Under the headline selling, leverage got cleared out. Bitcoin futures open interest dropped from about $31.3 billion around May 30 to roughly $21.6 billion by early June. Painful, yes, but not always unhealthy. Counter to the usual panic script, washouts like that can leave the market less fragile afterward. During the same two-week stretch, large holders, often called “whales,” added more than 270,000 BTC. So the picture is mixed. Fast money was getting forced out. Bigger, longer horizon buyers stepped in. I would watch that split closely.

The larger macro backdrop still matters more. Federal Reserve Chair Kevin Warsh held rates steady on June 17 and removed expected cuts from the outlook, which traders linked directly to crypto’s selloff. Markets now see about a 70% chance that the Fed holds again at its July 28-29 meeting. Is that overkill as a market catalyst? For Bitcoin after a 20.48% monthly drop, no. That meeting is the next obvious stress test.

What this means

June showed that Bitcoin’s ETF channel can cut both ways. Yes, this contradicts the cleaner bull-market version from earlier in the year; bear with me. The same products that brought in institutional money during the rally can push selling pressure back into the market when flows turn negative. Citi’s lower targets for Bitcoin and Ether make the shift harder to dismiss.
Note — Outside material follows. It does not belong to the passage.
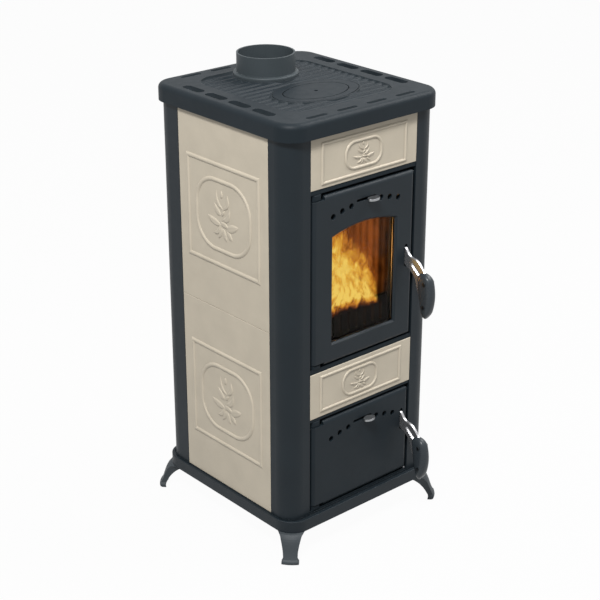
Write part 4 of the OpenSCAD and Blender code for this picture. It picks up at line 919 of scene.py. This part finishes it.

Traditional finance is still interested in crypto, but the mood is less euphoric now. My take: the market’s dependence on ETF demand has become a weakness.

The Fed’s July 28-29, 2026 meeting is the next date to watch. Traders expect another hold. If the Fed surprises them, crypto probably will not take it calmly. ETF flow data matters just as much until then. A return to steady inflows would give bulls something concrete to point to. Continued outflows would keep Citi’s $53,000 bear case alive. Bitcoin’s $58,190 low is the level everyone will pretend not to obsess over, while absolutely obsessing over it.